In other embodiments, the voice estimation module 420 and the noise estimation module 430 can further employ smoothing technique to prevent the estimation of the amount of voice and amount of noise from being affected by short, rapid changes or errors, and to prevent the result of the determination in step S240 or S310 from being unstable or misjudgment. For instance, noise energy can be defined by Ne=α*Ne_c+(1−α)*Ne_p, wherein 0<α<1, Ne_c and Ne_p represent the current (present) noise energy value and previous noise energy value, respectively. As such, with setting a to an appropriate value, Ne can be replaced with Ne_c to smooth the current rapid change(s) of the noise energy.

The embodiments of the voice processing method are not limited by the manner of the voice activity detection as illustrated in FIG. 5. In other embodiments, the voice activity detection module 410 can output the voice energy data and noise energy data directly; the voice estimation module 420 can receive and employ the voice energy data so as to obtain the amount of voice; and the noise estimation module 430 can receive and employ the noise energy data so as to obtain the amount of noise.

It will be apparent to those skilled in the art that various modifications and variations can be made to the disclosed embodiments. It is intended that the specification and examples be considered as exemplary only, with a true scope of the disclosure being indicated by the following claims and their equivalents.

Claims

What is claimed is:

1. A voice processing method, for use in a communication apparatus, the method comprising:

receiving a near-end audio signal by at least one microphone of the communication apparatus;

generating voice energy data and noise energy data by performing voice activity detection on the near-end audio signal;

obtaining an amount of noise by performing noise energy calculation with the noise energy data;

determining whether the amount of noise exceeds a first noise amount threshold;

if the amount of noise exceeds the first noise amount threshold, enabling a sidetone mode of the communication apparatus to produce a sidetone signal according to the voice energy data and to play the sidetone signal through a speaker of the communication apparatus;

if the amount of noise does not exceed the first noise amount threshold, disabling the sidetone mode of the communication apparatus to stop playing the sidetone signal; and

enabling a noise suppression mode to produce a far-end audio signal according to the voice energy data and transmitting the far-end audio signal by a communication module of the communication apparatus.

2. The method according to claim 1, wherein the sidetone signal has a loudness level that is linearly dependent on a loudness level of the voice energy data.

3. The method according to claim 1, further comprising:

obtaining an amount of voice by performing voice energy calculation with the voice energy data;

determining whether the amount of voice and the amount of noise satisfy a criterion for a whisper mode; and

if the amount of voice and the amount of noise satisfy the criterion for the whisper mode, enabling a voice boosting mode of the communication apparatus to produce a boosted audio signal according to the voice energy data and transmitting the boosted audio signal by the communication module of the communication apparatus, wherein a loudness level of the boosted audio signal is greater than the loudness level of the voice energy data and is linearly dependent on the loudness level of the voice energy data.

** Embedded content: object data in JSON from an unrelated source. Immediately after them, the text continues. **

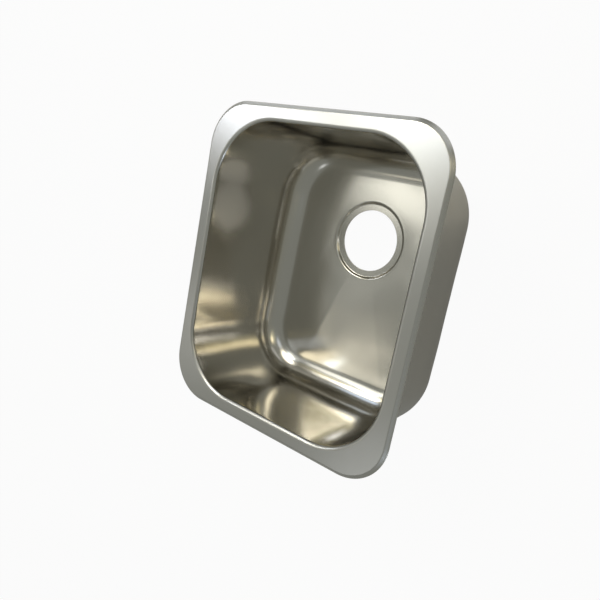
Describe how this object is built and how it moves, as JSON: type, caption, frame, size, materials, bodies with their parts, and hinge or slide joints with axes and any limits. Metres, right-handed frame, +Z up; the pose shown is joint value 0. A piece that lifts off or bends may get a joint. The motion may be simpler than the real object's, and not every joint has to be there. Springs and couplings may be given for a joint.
{
  "type": "undermount kitchen sink",
  "caption": "Undermount kitchen sink: a rounded rectangular pressed steel bowl with a flat flange, turned-down edge and recessed drain hole, and sound pads under it.",
  "frame": {"origin": "centre of the rim's top face, where the worktop's underside lies", "axes": "+X to the right, +Y towards the drain end, +Z up out of the bowl"},
  "size_m": [0.366, 0.426, 0.1792],
  "materials": {
    "satin_steel": "satin brushed stainless steel",
    "sound_pad": "matt filled rubber sheet"
  },
  "bodies": {
    "root": {"bowl": "satin_steel", "base_pad": "sound_pad", "front_wall_pad": "sound_pad", "rear_wall_pad": "sound_pad"}
  },
  "joints": []
}
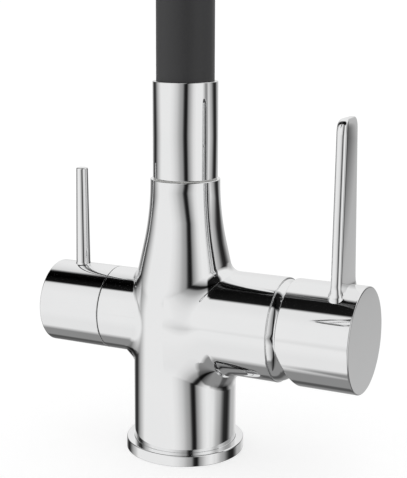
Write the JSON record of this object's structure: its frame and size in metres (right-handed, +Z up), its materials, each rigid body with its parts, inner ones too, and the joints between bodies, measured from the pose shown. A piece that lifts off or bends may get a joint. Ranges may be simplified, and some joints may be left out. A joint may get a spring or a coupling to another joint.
{
  "type": "three way filtered kitchen tap",
  "caption": "Deck-mounted kitchen tap with a flexible swan-neck spout, a side mixer lever and a pin lever for filtered water.",
  "frame": {"origin": "centre of the base's underside, on the worktop, on the column's axis", "axes": "+Z up along the column, -Y forward along the spout's reach, +X towards the mixer arm and -X towards the filtered water arm"},
  "size_m": [0.1505, 0.2311, 0.4598],
  "materials": {
    "chrome": "polished",
    "brass": "turned",
    "steel": "satin",
    "rubber": "matt",
    "silicone": "soft matt",
    "ceramic": "lapped",
    "white_plastic": "moulded",
    "grey_plastic": "moulded",
    "clear_tube": "smooth"
  },
  "bodies": {
    "tap_body": {"body": "chrome", "base_ring": "chrome", "base_gasket": "rubber", "shank": "brass", "rubber_washer": "rubber", "steel_washer": "steel", "shank_nut": "brass", "cartridge_housing": "white_plastic", "cartridge_base": "grey_plastic", "port_seals": "rubber", "fixed_disc": "ceramic", "retaining_nut": "brass", "dome_ring": "chrome", "valve_body": "brass", "valve_seal": "rubber", "valve_fixed_disc": "ceramic", "slide_ring": "white_plastic", "lock_screw": "steel", "tube_seal": "rubber"},
    "mixer_rotor": {"rotor": "white_plastic", "tilt_pin": "steel"},
    "mixer_disc": {"sliding_disc": "ceramic", "disc_carrier": "grey_plastic"},
    "mixer_handle": {"spindle": "steel", "handle": "chrome", "mixer_lever": "chrome", "handle_screw": "steel", "handle_plug": "chrome"},
    "filter_control": {"valve_turning_disc": "ceramic", "valve_spindle": "brass", "valve_o_ring": "rubber", "valve_clip": "steel", "filter_knob": "chrome", "filter_lever": "chrome"},
    "spout_riser": {"swivel_stem": "brass", "stem_seals": "rubber", "collar": "chrome", "sleeve_1": "silicone", "hose_1": "grey_plastic", "tube_1": "clear_tube"},
    "spout_link_2": {"sleeve_2": "silicone", "hose_2": "grey_plastic", "tube_2": "clear_tube"},
    "spout_link_3": {"sleeve_3": "silicone", "hose_3": "grey_plastic", "tube_3": "clear_tube"},
    "spout_link_4": {"sleeve_4": "silicone", "hose_4": "grey_plastic", "tube_4": "clear_tube"},
    "spout_nozzle": {"sleeve_5": "silicone", "hose_5": "grey_plastic", "tube_5": "clear_tube", "nozzle_shell": "chrome", "nozzle_stem": "brass", "aerator_seal": "rubber", "aerator_housing": "chrome", "aerator_insert": "grey_plastic", "filtered_outlet": "white_plastic"}
  },
  "joints": [
    {"name": "mixer_turn", "type": "hinge", "parent": "tap_body", "child": "mixer_rotor", "pos_m": [0.044, 0, 0.061], "axis": [1, 0, 0], "range_deg": [-45, 45]},
    {"name": "mixer_lift", "type": "hinge", "parent": "mixer_rotor", "child": "mixer_handle", "pos_m": [0.044, 0, 0.061], "axis": [0, 1, 0], "range_deg": [0, 20]},
    {"name": "disc_slide", "type": "slide", "parent": "mixer_rotor", "child": "mixer_disc", "axis": [0, 0, 1], "range_m": [0, 0.0042]},
    {"name": "filter_turn", "type": "hinge", "parent": "tap_body", "child": "filter_control", "pos_m": [-0.0534, 0, 0.061], "axis": [1, 0, 0], "range_deg": [0, 90]},
    {"name": "spout_swivel", "type": "hinge", "parent": "tap_body", "child": "spout_riser", "pos_m": [0, 0, 0.1245], "axis": [0, 0, 1], "continuous": true},
    {"name": "spout_bend_1", "type": "hinge", "parent": "spout_riser", "child": "spout_link_2", "pos_m": [0, -0.01814, 0.35584], "axis": [1, 0, 0], "range_deg": [-12, 12]},
    {"name": "spout_bend_2", "type": "hinge", "parent": "spout_link_2", "child": "spout_link_3", "pos_m": [0, -0.06564, 0.39035], "axis": [1, 0, 0], "range_deg": [-12, 12]},
    {"name": "spout_bend_3", "type": "hinge", "parent": "spout_link_3", "child": "spout_link_4", "pos_m": [0, -0.12436, 0.39035], "axis": [1, 0, 0], "range_deg": [-12, 12]},
    {"name": "spout_bend_4", "type": "hinge", "parent": "spout_link_4", "child": "spout_nozzle", "pos_m": [0, -0.17186, 0.35584], "axis": [1, 0, 0], "range_deg": [-12, 12]}
  ],
  "couplings": [
    {"joint": "disc_slide", "follows": "mixer_lift", "m_per_rad": 0.012},
    {"joint": "spout_bend_2", "follows": "spout_bend_1", "ratio": 1},
    {"joint": "spout_bend_3", "follows": "spout_bend_1", "ratio": 1},
    {"joint": "spout_bend_4", "follows": "spout_bend_1", "ratio": 1}
  ]
}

4. The method according to claim 3, wherein the criterion for the whisper mode includes:

whether the amount of voice is less than a voice amount threshold; and

whether the amount of noise is less than a second noise threshold, wherein if the amount of voice is less than the voice amount threshold and the amount of noise is less than the second noise threshold, then the criterion for the whisper mode is satisfied.

5. The method according to claim 4, wherein the first noise amount threshold is greater than the second noise threshold.

6. A communication apparatus, comprising:

at least a microphone, for receiving a near-end audio signal;

an audio processing unit, operative to:

perform voice activity detection on the near-end audio signal to generate voice energy data and noise energy data;

perform noise energy calculation with the noise energy data to obtain an amount of noise;

determine whether the amount of noise exceeds a first noise amount threshold;

enable a sidetone mode to produce a sidetone signal according to the voice energy data when the amount of noise exceeds the first noise amount threshold;

disable the sidetone mode to stop playing the sidetone signal when the amount of noise does not exceed the first noise amount threshold; and

enable a noise suppression mode to produce a far-end audio signal according to the voice energy data;

a speaker, for playing the sidetone signal; and

a communication module, for transmitting the far-end audio signal.

7. The communication apparatus according to claim 6, wherein the sidetone signal has a loudness level that is linearly dependent on a loudness level of the voice energy data.

8. The communication apparatus according to claim 6, wherein audio processing unit is further operative to:

perform voice energy calculation with the voice energy data to obtain an amount of voice;

determine whether the amount of voice and the amount of noise satisfy a criterion for a whisper mode;

enable a voice boosting mode to produce a boosted audio signal according to the voice energy data when the amount of voice and the amount of noise satisfy the criterion for the whisper mode;

wherein the communication module is further operative to transmit the boosted audio signal, and a loudness level of the boosted audio signal is greater than the loudness level of the voice energy data and is linearly dependent on the loudness level of the voice energy data.

9. The communication apparatus according to claim 8, wherein the criterion for the whisper mode includes:

whether the amount of voice is less than a voice amount threshold; and

10. The communication apparatus according to claim 9, wherein the first noise amount threshold is greater than the second noise threshold.

11. The communication apparatus according to claim 6, wherein the audio processing unit is included in a processing chip.